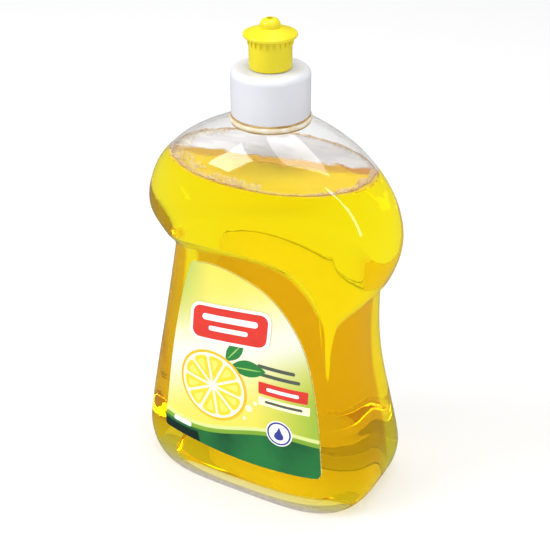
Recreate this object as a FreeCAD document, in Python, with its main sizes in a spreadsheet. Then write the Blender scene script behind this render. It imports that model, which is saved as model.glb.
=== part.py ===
import FreeCAD, Part
import math
import os

os.makedirs("parts", exist_ok=True)
doc = FreeCAD.newDocument("DishSoapBottle")
sheet = doc.addObject("Spreadsheet::Sheet", "Sizes")

# All sizes are millimetres or degrees. The bottle stands on z = 0 with its neck on the Z axis.
SIZES = [
    # blown body: half widths go along X, half depths along Y
    ("wall", 0.55),
    ("base_wall", 0.9),
    ("foot_half_width", 41.8),
    ("foot_half_depth", 27.8),
    ("skirt_half_width", 50.0),
    ("skirt_half_depth", 28.3),
    ("skirt_height", 14.0),
    ("hip_half_width", 49.2),
    ("hip_half_depth", 26.4),
    ("hip_height", 26.0),
    ("waist_half_width", 41.3),
    ("waist_half_depth", 24.4),
    ("waist_height", 66.0),
    ("waist_lean", -0.5),
    ("panel_top_half_width", 35.6),
    ("arch_half_width", 41.2),
    ("panel_top_half_depth", 22.4),
    ("panel_top_height", 100.0),
    ("bulb_half_width", 50.9),
    ("bulb_half_depth", 28.3),
    ("bulb_height", 110.0),
    ("bulb_lean", 0.4),
    ("shoulder_half_width", 37.2),
    ("shoulder_half_depth", 26.0),
    ("shoulder_height", 134.8),
    ("tongue_angle", 45.0),
    ("tongue_height", 62.0),
    ("ledge_side_height", 90.0),
    ("ledge_front_height", 105.8),
    ("ledge_left_height", 98.0),
    ("ledge_drop", 3.2),
    ("ledge_round", 1.6),
    ("ledge_fade", 3.0),
    ("tongue_fade", 6.0),
    ("panel_start_rise", 4.0),
    ("bulb_level_rise", 6.0),
    ("neck_blend_low", 5.2),
    ("neck_blend_high", 1.8),
    ("neck_root_inset", 1.0),
    ("push_up_height", 3.0),
    # neck finish
    ("neck_radius", 10.85),
    ("bore_radius", 9.1),
    ("shoulder_top_height", 147.1),
    ("bead_radius", 14.5),
    ("bead_thickness", 1.7),
    ("bead_edge_radius", 0.7),
    ("neck_length", 15.6),
    # liquid and labels
    ("fill_height", 131.0),
    ("label_gap", 0.1),
    ("label_thickness", 0.25),
    ("label_bottom", 16.6),
    ("label_top", 96.4),
    # closure
    ("cap_radius", 13.9),
    ("cap_edge_radius", 2.4),
    ("cap_lower_edge_radius", 0.4),
    ("cap_clearance", 0.7),
    ("cap_inner_radius", 12.25),
    ("cap_top_thickness", 2.2),
    ("liner_thickness", 1.0),
    ("liner_radius", 11.9),
    ("liner_bore_radius", 5.0),
    ("tube_radius", 5.2),
    ("tube_bore_radius", 3.9),
    ("post_radius", 1.5),
    ("post_tip_radius", 0.8),
    ("web_thickness", 1.0),
    ("web_overlap", 0.5),
    ("slide_gap", 0.3),
    # pull spout
    ("spout_radius", 7.45),
    ("spout_length", 10.6),
    ("rim_radius", 9.3),
    ("rim_thickness", 1.3),
    ("rim_lower_edge_radius", 0.6),
    ("rim_upper_edge_radius", 0.5),
    ("spout_roof_drop", 0.2),
    ("crown_height", 1.9),
    ("knob_radius", 3.5),
    ("knob_height", 3.0),
    ("orifice_radius", 1.1),
    ("grip_count", 24),
    ("grip_height", 2.3),
    ("grip_depth", 0.45),
    ("grip_width", 0.9),
    ("grip_root", 0.4),
    ("grip_overlap", 0.2),
]
for row_number, (size_name, size_value) in enumerate(SIZES, start=1):
    sheet.set("A%d" % row_number, size_name)
    sheet.set("B%d" % row_number, str(size_value))
    sheet.setAlias("B%d" % row_number, size_name)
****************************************
**WHAT YOU HAVE TO DO**
Word for word, write out the data.

**SOLUTION FOR THIS TASK**
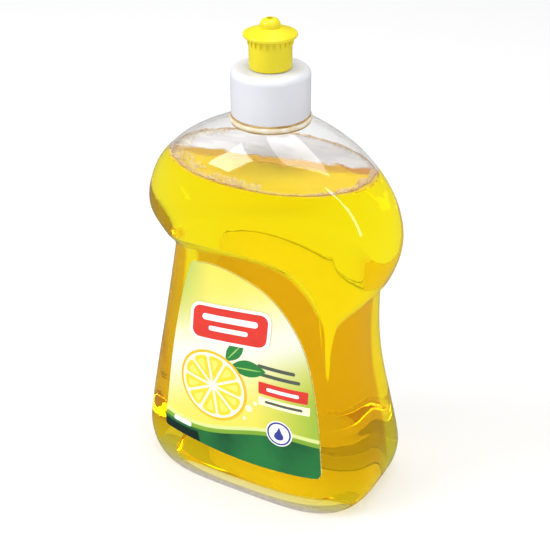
Recreate this object as a FreeCAD document, in Python, with its main sizes in a spreadsheet. Then write the Blender scene script behind this render. It imports that model, which is saved as model.glb.
=== part.py ===
import FreeCAD, Part
import math
import os

os.makedirs("parts", exist_ok=True)
doc = FreeCAD.newDocument("DishSoapBottle")
sheet = doc.addObject("Spreadsheet::Sheet", "Sizes")

# All sizes are millimetres or degrees. The bottle stands on z = 0 with its neck on the Z axis.
SIZES = [
    # blown body: half widths go along X, half depths along Y
    ("wall", 0.55),
    ("base_wall", 0.9),
    ("foot_half_width", 41.8),
    ("foot_half_depth", 27.8),
    ("skirt_half_width", 50.0),
    ("skirt_half_depth", 28.3),
    ("skirt_height", 14.0),
    ("hip_half_width", 49.2),
    ("hip_half_depth", 26.4),
    ("hip_height", 26.0),
    ("waist_half_width", 41.3),
    ("waist_half_depth", 24.4),
    ("waist_height", 66.0),
    ("waist_lean", -0.5),
    ("panel_top_half_width", 35.6),
    ("arch_half_width", 41.2),
    ("panel_top_half_depth", 22.4),
    ("panel_top_height", 100.0),
    ("bulb_half_width", 50.9),
    ("bulb_half_depth", 28.3),
    ("bulb_height", 110.0),
    ("bulb_lean", 0.4),
    ("shoulder_half_width", 37.2),
    ("shoulder_half_depth", 26.0),
    ("shoulder_height", 134.8),
    ("tongue_angle", 45.0),
    ("tongue_height", 62.0),
    ("ledge_side_height", 90.0),
    ("ledge_front_height", 105.8),
    ("ledge_left_height", 98.0),
    ("ledge_drop", 3.2),
    ("ledge_round", 1.6),
    ("ledge_fade", 3.0),
    ("tongue_fade", 6.0),
    ("panel_start_rise", 4.0),
    ("bulb_level_rise", 6.0),
    ("neck_blend_low", 5.2),
    ("neck_blend_high", 1.8),
    ("neck_root_inset", 1.0),
    ("push_up_height", 3.0),
    # neck finish
    ("neck_radius", 10.85),
    ("bore_radius", 9.1),
    ("shoulder_top_height", 147.1),
    ("bead_radius", 14.5),
    ("bead_thickness", 1.7),
    ("bead_edge_radius", 0.7),
    ("neck_length", 15.6),
    # liquid and labels
    ("fill_height", 131.0),
    ("label_gap", 0.1),
    ("label_thickness", 0.25),
    ("label_bottom", 16.6),
    ("label_top", 96.4),
    # closure
    ("cap_radius", 13.9),
    ("cap_edge_radius", 2.4),
    ("cap_lower_edge_radius", 0.4),
    ("cap_clearance", 0.7),
    ("cap_inner_radius", 12.25),
    ("cap_top_thickness", 2.2),
    ("liner_thickness", 1.0),
    ("liner_radius", 11.9),
    ("liner_bore_radius", 5.0),
    ("tube_radius", 5.2),
    ("tube_bore_radius", 3.9),
    ("post_radius", 1.5),
    ("post_tip_radius", 0.8),
    ("web_thickness", 1.0),
    ("web_overlap", 0.5),
    ("slide_gap", 0.3),
    # pull spout
    ("spout_radius", 7.45),
    ("spout_length", 10.6),
    ("rim_radius", 9.3),
    ("rim_thickness", 1.3),
    ("rim_lower_edge_radius", 0.6),
    ("rim_upper_edge_radius", 0.5),
    ("spout_roof_drop", 0.2),
    ("crown_height", 1.9),
    ("knob_radius", 3.5),
    ("knob_height", 3.0),
    ("orifice_radius", 1.1),
    ("grip_count", 24),
    ("grip_height", 2.3),
    ("grip_depth", 0.45),
    ("grip_width", 0.9),
    ("grip_root", 0.4),
    ("grip_overlap", 0.2),
]
for row_number, (size_name, size_value) in enumerate(SIZES, start=1):
    sheet.set("A%d" % row_number, size_name)
    sheet.set("B%d" % row_number, str(size_value))
    sheet.setAlias("B%d" % row_number, size_name)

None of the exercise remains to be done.